Bahwa, Kedudukan Kepolian Negara Republik Indonesia sebagai alat negara dihubungkan dengan pelaksanaan fungsi, tugas pokok dan kewenangan sebagaimana diatur dalam Undang – Undang No. 2 Tahun 2002 tentang Kepolisian Republik Indonesia sangat dijamin kepastian hukum pelaksanaanya sebagai bentuk kompetensi absolut kewenangan Kepolisian sebagai alat negara.
Sehingga tindakan – tindakan konstitusional anggota kepolisian dalam pelaksanaan fungsi dan tugas pokok Kepolisian dalam menghadapi situasi keadaan – keadaan tertentu yang berujung pada tindakan khusus penembakan merupakan bagian kompetensi absolut kewenangan kepolisian sebagai alat negara, sebagaimana mengutip “Niemand kan geen bevoegdheden staatsorganen uitoefenen zonder verant wording schuldig te zijn of zonder dat of die uit oefening controle bestaan” demikianlah pandangan yang tepat sebagai pedoman prinsip rambu – rambu sistem penyelenggaraan negara yang mengedepankan pengawasan dan pertanggung jawaban kepada organ Negara.

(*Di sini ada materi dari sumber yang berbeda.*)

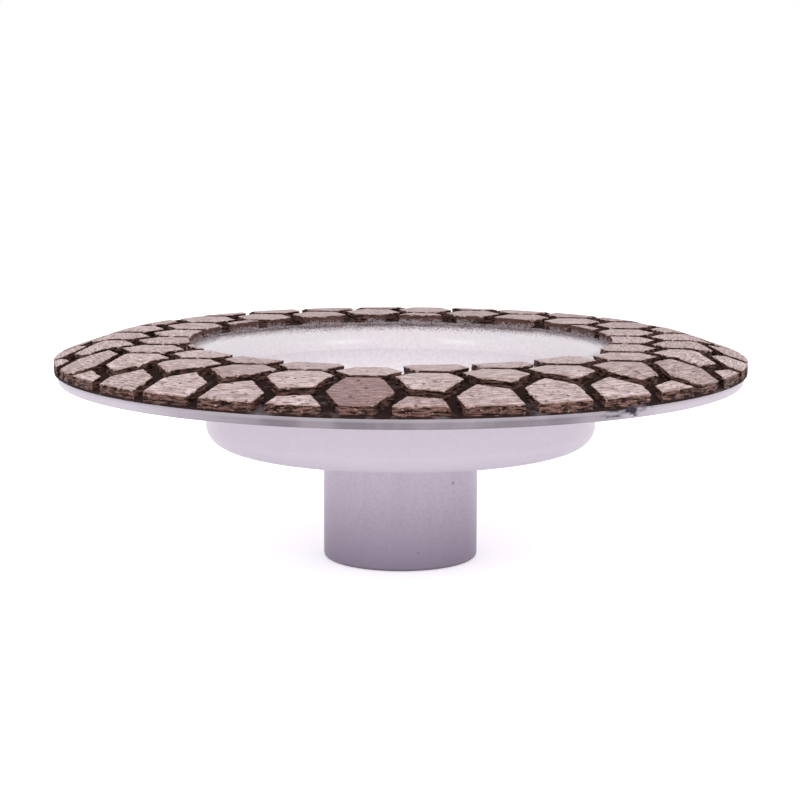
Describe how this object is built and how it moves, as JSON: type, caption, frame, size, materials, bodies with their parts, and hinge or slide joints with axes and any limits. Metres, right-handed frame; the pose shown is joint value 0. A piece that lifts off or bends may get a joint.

Kepolisian Republik Indonesia merupakan staatsorganen yang dibentuk berdasarkan konstitusi dan undang – undang yang mana fungsi dan wewenang kepolisian telah diatur secara rinci dan eksplisit berdasarkan Undang – Undang Kepolisian yang telah mendapat derajat legitimasi yuridis kepastian hukum pelaksanaanya.
Terhadap analisa yuridis sebagaimana telah diuraikan, secara akademis dan yuridis normatif bahwa anggota kepolisian yang sedang melaksanakan tugas serta memeliharan fungsi keamanan dan pemeliharaan ketertiban umum masyarakat pada peristiwa penembakan terhadap 6 laskar FPI sebagaimana dalam rekomendasi Komnas HAM yang telah menyebutkan sebagai bentuk kategori pelanggaran HAM menurut pandangan hukum saya tidak terjadi pelanggaran HAM atau unlawfull killing.
Sehingga demikian penilaian Komnas HAM sudah masuk terlalu jauh di wilayah kompetensi absolut kewenangan kepolisian sebagai alat negara ketika anggota kepolisian sedang menjalankan tugas perintah jabatan melakukan fungsi penegakan hukum serta pemeliharaan keamanan dan ketertiban masyarakat.